The US had proposed a UNSC statement censuring Pyongyang’s testing of seven weapons in January — including its most powerful missile since 2017 — which were in response to persisting US-led military threats and war games targeting the country.

However, China, Russia and other nations refused to sign on to it, prompting Washington to claim that the council’s “ongoing silence” would further encourage North Korea to defy the international community.

Back in January, Kim had protested new US sanctions against Pyongyang as well as its persisting military cooperation with rival South Korea, calling on officials to “examine” the issue of resuming long-range missile and nuclear testing after he imposed a moratorium on such activities in early 2018.

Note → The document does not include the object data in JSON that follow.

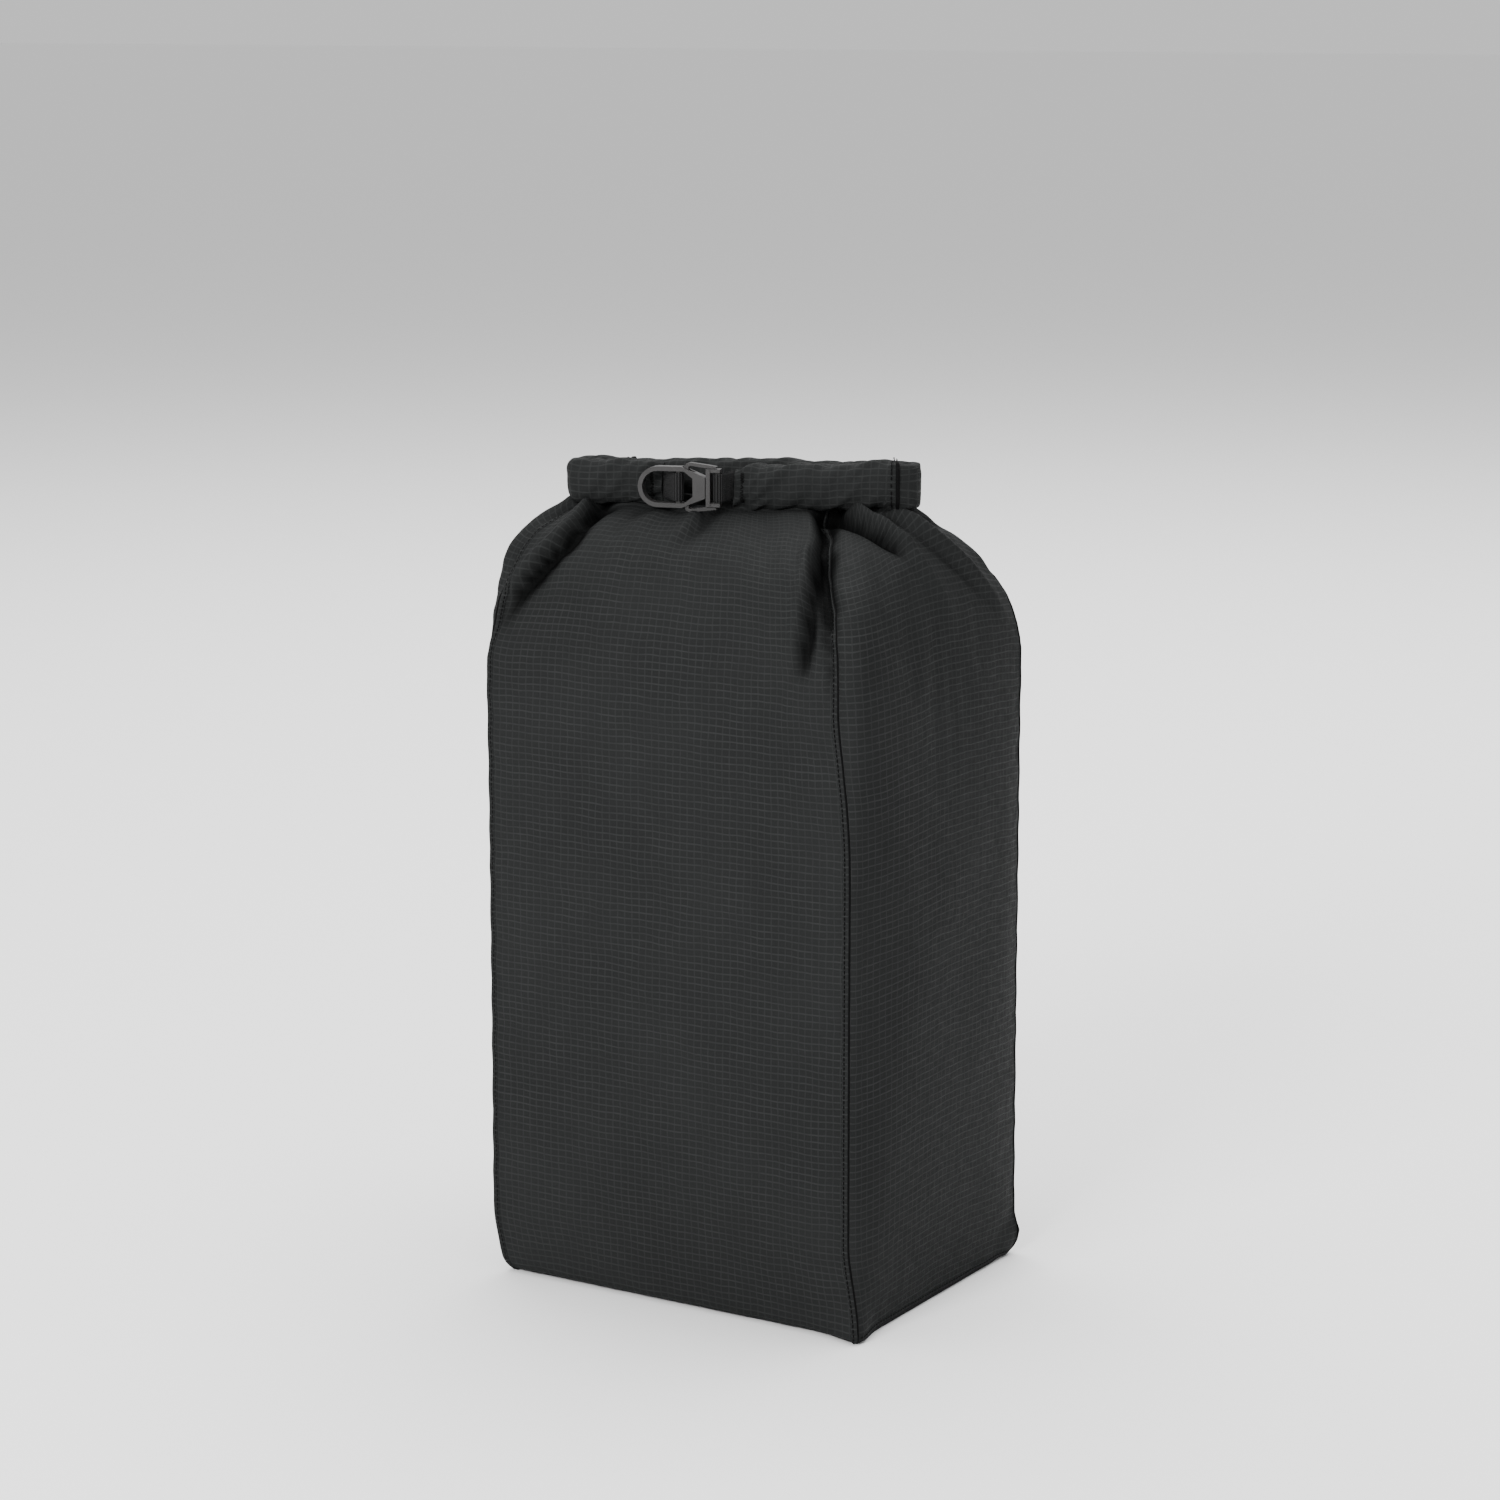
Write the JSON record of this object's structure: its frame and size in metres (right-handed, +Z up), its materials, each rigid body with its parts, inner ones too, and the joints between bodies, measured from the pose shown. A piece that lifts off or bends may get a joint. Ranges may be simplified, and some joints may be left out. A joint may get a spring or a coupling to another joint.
{
  "type": "roll-top compression sack",
  "caption": "Roll-top packing sack of dark ripstop fabric, standing full, its rolled collar clipped into a loop by a side-release buckle.",
  "frame": {"origin": "on the floor under the middle of the sack", "axes": "+Z up; the broad front wall, with the buckle, faces -Y; +X is to the right seen from the front"},
  "size_m": [0.3078, 0.242, 0.5996],
  "materials": {
    "ripstop": "coated ripstop nylon, dark charcoal, slight sheen",
    "seam_tape": "smooth welded tape, dark grey",
    "thread": "matt black polyester thread",
    "stiffener": "flexible plastic strip",
    "webbing": "flat black nylon webbing",
    "buckle": "moulded acetal, dark grey, satin"
  },
  "bodies": {
    "sack": {"main_panel": "ripstop", "left_gusset": "ripstop", "right_gusset": "ripstop", "left_seam_tape": "seam_tape", "right_seam_tape": "seam_tape", "left_seam_topstitch": "thread", "right_seam_topstitch": "thread"},
    "closure": {"collar_neck": "ripstop", "collar_outer_turn": "ripstop", "collar_inner_turn": "ripstop", "front_stiffener": "stiffener", "back_stiffener": "stiffener", "receiver_webbing_tab": "webbing", "latch_webbing_tab": "webbing", "receiver_tab_bartack": "thread", "latch_tab_bartack": "thread", "buckle_receiver": "buckle"},
    "latch": {"latch_frame": "buckle"},
    "upper_arm": {"upper_squeeze_arm": "buckle"},
    "lower_arm": {"lower_squeeze_arm": "buckle"}
  },
  "joints": [
    {"name": "closure_tilt", "type": "hinge", "parent": "sack", "child": "closure", "pos_m": [-0.004, -0.014, 0.548], "axis": [0.9511, 0.309, 0], "range_deg": [-15, 15]},
    {"name": "buckle_release", "type": "slide", "parent": "closure", "child": "latch", "axis": [0.9511, 0.309, 0], "range_m": [0, 0.024], "deforming": ["latch_webbing_tab"]},
    {"name": "upper_arm_squeeze", "type": "hinge", "parent": "latch", "child": "upper_arm", "pos_m": [-0.01105, -0.04731, 0.5965], "axis": [0.309, -0.9511, 0], "range_deg": [0, 5], "stiffness_Nm_per_rad": 0.5},
    {"name": "lower_arm_squeeze", "type": "hinge", "parent": "latch", "child": "lower_arm", "pos_m": [-0.01105, -0.04731, 0.5675], "axis": [0.309, -0.9511, 0], "range_deg": [-5, 0], "stiffness_Nm_per_rad": 0.5}
  ],
  "couplings": [
    {"joint": "lower_arm_squeeze", "follows": "upper_arm_squeeze", "ratio": -1}
  ]
}
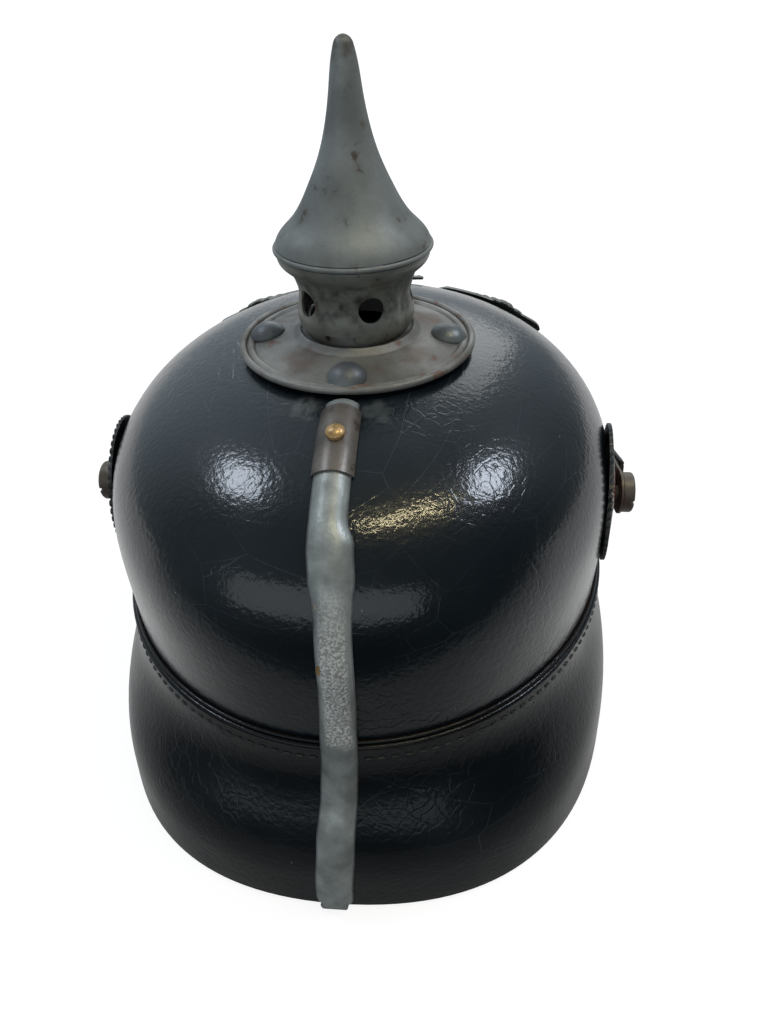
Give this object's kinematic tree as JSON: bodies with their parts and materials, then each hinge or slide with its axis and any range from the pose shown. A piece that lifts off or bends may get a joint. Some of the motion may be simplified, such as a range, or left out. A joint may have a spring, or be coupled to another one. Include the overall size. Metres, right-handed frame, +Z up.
{
  "type": "spiked leather helmet",
  "caption": "Black patent leather spiked helmet with lift-off spike, base plate, rear spine with vent slide, side cockades, spread-eagle plate, chinstrap, visors and liner.",
  "frame": {"origin": "on the spike's axis, at the level that the helmet's lower edges stand on", "axes": "+Z up along the spike, +Y to the rear, +X to the wearer's left"},
  "size_m": [0.2142, 0.2996, 0.2575],
  "materials": {
    "patent_leather": "black patent gloss, finely crazed",
    "grey_steel": "satin grey steel with brown spots",
    "dark_steel": "dark brown-grey tarnish",
    "brass": "dull gold",
    "left_cockade_paint": "black and white rings",
    "right_cockade_paint": "black, white and red rings",
    "strap_leather": "black, worn brown at the edges",
    "liner_leather": "tan, undyed",
    "peg_leather": "brown, raw",
    "linen_cord": "twisted linen"
  },
  "bodies": {
    "helmet": {"skull": "patent_leather", "rear_visor": "patent_leather", "front_visor": "patent_leather", "front_visor_trim": "grey_steel", "base_plate": "grey_steel", "base_studs": "grey_steel", "stud_washers": "grey_steel", "rear_spine": "grey_steel", "spine_pins": "brass", "spine_pin_washers": "grey_steel", "left_cockade": "left_cockade_paint", "right_cockade": "right_cockade_paint", "left_post": "grey_steel", "right_post": "grey_steel", "left_post_nut": "grey_steel", "right_post_nut": "grey_steel", "eagle_plate": "grey_steel", "plate_loops": "grey_steel", "plate_pegs": "peg_leather", "sweatband": "liner_leather", "liner_tongues": "liner_leather", "liner_cord": "linen_cord"},
    "spike_ring": {"spike_rim_ring": "grey_steel"},
    "spike": {"spike_cone": "grey_steel", "spike_neck": "grey_steel"},
    "vent_slide": {"vent_slide": "dark_steel", "vent_knob": "brass"},
    "chinstrap": {"left_strap": "strap_leather", "right_strap": "strap_leather", "left_strap_end": "grey_steel", "right_strap_end": "grey_steel", "strap_rivets": "brass"},
    "left_buckle": {"left_buckle": "grey_steel"},
    "right_buckle": {"right_buckle": "grey_steel"}
  },
  "joints": [
    {"name": "spike_lift", "type": "slide", "parent": "helmet", "child": "spike_ring", "axis": [0, 0, 1], "range_m": [0, 0.045]},
    {"name": "spike_twist", "type": "hinge", "parent": "spike_ring", "child": "spike", "pos_m": [0, 0, 0.1607], "axis": [0, 0, 1], "range_deg": [0, 40]},
    {"name": "vent_slide_travel", "type": "hinge", "parent": "helmet", "child": "vent_slide", "pos_m": [0, 0.02978, 0.03193], "axis": [-1, 0, 0], "range_deg": [0, 5.4]},
    {"name": "strap_swing", "type": "hinge", "parent": "helmet", "child": "chinstrap", "pos_m": [0, 0.011, 0.101], "axis": [-1, 0, 0], "range_deg": [0, 25]},
    {"name": "left_buckle_slide", "type": "hinge", "parent": "chinstrap", "child": "left_buckle", "pos_m": [0, -0.04941, 0.08705], "axis": [0, 0.225, -0.9744], "range_deg": [-6, 6]},
    {"name": "right_buckle_slide", "type": "hinge", "parent": "chinstrap", "child": "right_buckle", "pos_m": [0, -0.04941, 0.08705], "axis": [0, 0.225, -0.9744], "range_deg": [-6, 6]}
  ]
}
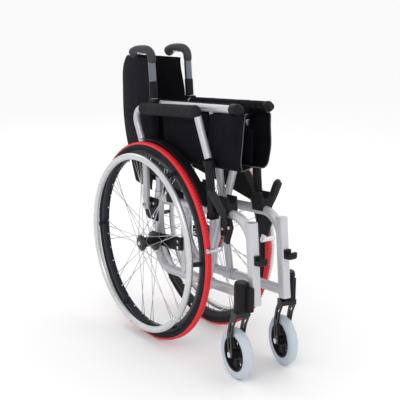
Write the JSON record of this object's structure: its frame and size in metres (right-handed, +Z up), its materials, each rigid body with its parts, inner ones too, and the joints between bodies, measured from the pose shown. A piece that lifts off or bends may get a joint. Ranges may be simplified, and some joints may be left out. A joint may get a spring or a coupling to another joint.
{
  "type": "manual wheelchair",
  "caption": "Folding self-propelled wheelchair, shown folded: cross-braced silver frame, red-tread spoked rear wheels with handrims, casters, flip-back arms and black cloth seat and back.",
  "frame": {"origin": "on the floor, at the centre of the folded chair's box", "axes": "+X to the sitter's left, -Y to the front, +Z up"},
  "size_m": [0.311, 0.765, 0.8741],
  "materials": {
    "frame_silver": "satin powder coat, pale silver",
    "black_metal": "satin black",
    "black_plastic": "moulded black nylon",
    "guard_plastic": "fine grained black",
    "bolt_steel": "bright",
    "grip_rubber": "dark grey, fine grained",
    "tyre_red": "red tread with black sidewalls",
    "rim_black": "satin black",
    "handrim_silver": "satin anodised",
    "hub_black": "gloss black",
    "fork_black": "gloss black",
    "caster_grey": "pale grey solid rubber",
    "lever_black": "black with a plastic grip",
    "pad_foam": "black skinned foam",
    "seat_cloth": "black woven nylon",
    "back_cloth": "black woven nylon"
  },
  "bodies": {
    "left_frame": {"left_side_frame": "frame_silver", "left_axle_bracket": "black_metal", "left_seat_saddles": "black_plastic", "left_caster_housing": "black_plastic", "left_footrest_receiver": "black_plastic", "left_post_brackets": "black_metal", "left_side_guard": "guard_plastic", "left_brake_bracket": "black_metal", "left_frame_bolts": "bolt_steel", "left_axle": "bolt_steel", "left_back_tube": "frame_silver", "left_push_grip": "grip_rubber"},
    "right_frame": {"right_side_frame": "frame_silver", "right_axle_bracket": "black_metal", "right_seat_saddles": "black_plastic", "right_caster_housing": "black_plastic", "right_footrest_receiver": "black_plastic", "right_post_brackets": "black_metal", "right_side_guard": "guard_plastic", "right_brake_bracket": "black_metal", "right_frame_bolts": "bolt_steel", "right_axle": "bolt_steel", "right_back_tube": "frame_silver", "right_push_grip": "grip_rubber"},
    "left_wheel": {"left_tyre": "tyre_red", "left_rim": "rim_black", "left_handrim": "handrim_silver", "left_hub": "hub_black"},
    "left_button": {"left_release_button": "bolt_steel"},
    "left_fork": {"left_caster_fork": "fork_black", "left_caster_bolt": "bolt_steel"},
    "left_caster": {"left_caster_hub": "black_plastic", "left_caster_tyre": "caster_grey"},
    "left_lever": {"left_brake_lever": "lever_black"},
    "left_shoe": {"left_brake_shoe": "bolt_steel"},
    "left_arm": {"left_arm_tube": "frame_silver", "left_arm_pad": "pad_foam"},
    "left_seat": {"left_seat_panel": "seat_cloth"},
    "left_back": {"left_back_panel": "back_cloth"},
    "right_wheel": {"right_tyre": "tyre_red", "right_rim": "rim_black", "right_handrim": "handrim_silver", "right_hub": "hub_black"},
    "right_button": {"right_release_button": "bolt_steel"},
    "right_fork": {"right_caster_fork": "fork_black", "right_caster_bolt": "bolt_steel"},
    "right_caster": {"right_caster_hub": "black_plastic", "right_caster_tyre": "caster_grey"},
    "right_lever": {"right_brake_lever": "lever_black"},
    "right_shoe": {"right_brake_shoe": "bolt_steel"},
    "right_arm": {"right_arm_tube": "frame_silver", "right_arm_pad": "pad_foam"},
    "right_seat": {"right_seat_panel": "seat_cloth"},
    "right_back": {"right_back_panel": "back_cloth"},
    "rear_brace": {"rear_cross_brace": "frame_silver", "right_seat_rail": "frame_silver"},
    "front_brace": {"front_cross_brace": "frame_silver", "left_seat_rail": "frame_silver"},
    "middle_seat": {"middle_seat_strip": "seat_cloth"}
  },
  "joints": [
    {"name": "fold", "type": "hinge", "parent": "left_frame", "child": "rear_brace", "pos_m": [0.05167, -0.1055, 0.22056], "axis": [0, -0.9976, 0.0698], "range_deg": [0, 47.8]},
    {"name": "brace_pivot", "type": "hinge", "parent": "rear_brace", "child": "front_brace", "pos_m": [0, -0.129, 0.47232], "axis": [0, -0.9976, 0.0698], "range_deg": [-95.7, 0]},
    {"name": "right_frame_hinge", "type": "hinge", "parent": "front_brace", "child": "right_frame", "pos_m": [-0.05167, -0.1315, 0.22238], "axis": [0, -0.9976, 0.0698], "range_deg": [0, 47.9]},
    {"name": "left_seat_cloth", "type": "hinge", "parent": "front_brace", "child": "left_seat", "pos_m": [0.05167, 0.0745, 0.70821], "axis": [0, -0.9976, 0.0698], "range_deg": [-30.6, 0]},
    {"name": "right_seat_cloth", "type": "hinge", "parent": "rear_brace", "child": "right_seat", "pos_m": [-0.05167, 0.0745, 0.70821], "axis": [0, -0.9976, 0.0698], "range_deg": [0, 30.6]},
    {"name": "middle_seat_cloth", "type": "hinge", "parent": "left_seat", "child": "middle_seat", "pos_m": [0.00326, 0.0633, 0.54808], "axis": [0, -0.9976, 0.0698], "range_deg": [0, 168.4]},
    {"name": "left_back_cloth", "type": "hinge", "parent": "left_frame", "child": "left_back", "pos_m": [0.064, 0.1205, 0.64], "axis": [0, 0, 1], "range_deg": [0, 55.7]},
    {"name": "right_back_cloth", "type": "hinge", "parent": "right_frame", "child": "right_back", "pos_m": [-0.064, 0.1205, 0.64], "axis": [0, 0, 1], "range_deg": [-55.7, 0]},
    {"name": "left_wheel_spin", "type": "hinge", "parent": "left_frame", "child": "left_wheel", "pos_m": [0.10575, 0.0825, 0.3], "axis": [1, 0, 0], "continuous": true},
    {"name": "left_release", "type": "slide", "parent": "left_frame", "child": "left_button", "axis": [-1, 0, 0], "range_m": [0, 0.003], "stiffness_N_per_m": 600},
    {"name": "left_caster_swivel", "type": "hinge", "parent": "left_frame", "child": "left_fork", "pos_m": [0.0815, -0.3255, 0.2], "axis": [0, 0, 1], "continuous": true},
    {"name": "left_caster_spin", "type": "hinge", "parent": "left_fork", "child": "left_caster", "pos_m": [0.08555, -0.30796, 0.072], "axis": [0.9744, -0.225, 0], "continuous": true},
    {"name": "left_brake", "type": "hinge", "parent": "left_frame", "child": "left_lever", "pos_m": [0.075, -0.2435, 0.425], "axis": [1, 0, 0], "range_deg": [0, 45]},
    {"name": "left_brake_shoe", "type": "hinge", "parent": "left_frame", "child": "left_shoe", "pos_m": [0.075, -0.2355, 0.382], "axis": [1, 0, 0], "range_deg": [-11.3, 0]},
    {"name": "left_armrest", "type": "hinge", "parent": "left_frame", "child": "left_arm", "pos_m": [0.0815, 0.1405, 0.4], "axis": [-1, 0, 0], "range_deg": [0, 45]},
    {"name": "right_wheel_spin", "type": "hinge", "parent": "right_frame", "child": "right_wheel", "pos_m": [-0.10575, 0.0825, 0.3], "axis": [1, 0, 0], "continuous": true},
    {"name": "right_release", "type": "slide", "parent": "right_frame", "child": "right_button", "axis": [1, 0, 0], "range_m": [0, 0.003], "stiffness_N_per_m": 600},
    {"name": "right_caster_swivel", "type": "hinge", "parent": "right_frame", "child": "right_fork", "pos_m": [-0.0815, -0.3255, 0.2], "axis": [0, 0, 1], "continuous": true},
    {"name": "right_caster_spin", "type": "hinge", "parent": "right_fork", "child": "right_caster", "pos_m": [-0.07931, -0.30763, 0.072], "axis": [0.9925, -0.1219, 0], "continuous": true},
    {"name": "right_brake", "type": "hinge", "parent": "right_frame", "child": "right_lever", "pos_m": [-0.075, -0.2435, 0.425], "axis": [1, 0, 0], "range_deg": [0, 45]},
    {"name": "right_brake_shoe", "type": "hinge", "parent": "right_frame", "child": "right_shoe", "pos_m": [-0.075, -0.2355, 0.382], "axis": [1, 0, 0], "range_deg": [-11.3, 0]},
    {"name": "right_armrest", "type": "hinge", "parent": "right_frame", "child": "right_arm", "pos_m": [-0.0815, 0.1405, 0.4], "axis": [-1, 0, 0], "range_deg": [0, 45]}
  ],
  "couplings": [
    {"joint": "brace_pivot", "follows": "fold", "ratio": -2},
    {"joint": "right_frame_hinge", "follows": "fold", "ratio": 1},
    {"joint": "left_seat_cloth", "follows": "fold", "ratio": -0.63807},
    {"joint": "right_seat_cloth", "follows": "fold", "ratio": 0.63807},
    {"joint": "middle_seat_cloth", "follows": "fold", "ratio": 3.5209},
    {"joint": "left_back_cloth", "follows": "fold", "ratio": 1.1632},
    {"joint": "right_back_cloth", "follows": "fold", "ratio": -1.1632},
    {"joint": "left_brake_shoe", "follows": "left_brake", "ratio": -0.25},
    {"joint": "right_brake_shoe", "follows": "right_brake", "ratio": -0.25}
  ]
}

The administration of US President Joe Biden imposed its latest sanctions against Pyongyang last month. It further called on the UNSC to take action against several North Korean individuals and entities accused of violating resolutions that ban the North’s missile and nuclear weapons development.

Reacting to the move, a Pyongyang’s foreign ministry spokesperson emphasized in a statement last month that the new US sanctions underscore hostile American intent aimed at “isolating and stifling” North Korea despite Washington’s repeated calls for the North to resume diplomacy.

“The US is intentionally escalating the situation even with the activation of independent sanctions, not content with referring the DPRK’s just activity to the UN Security Council,” the statement said.

The spokesperson said that the North’s development of the new missile is part of its efforts to modernize its military and explained that it does not target any specific country or threaten the security of its neighbors.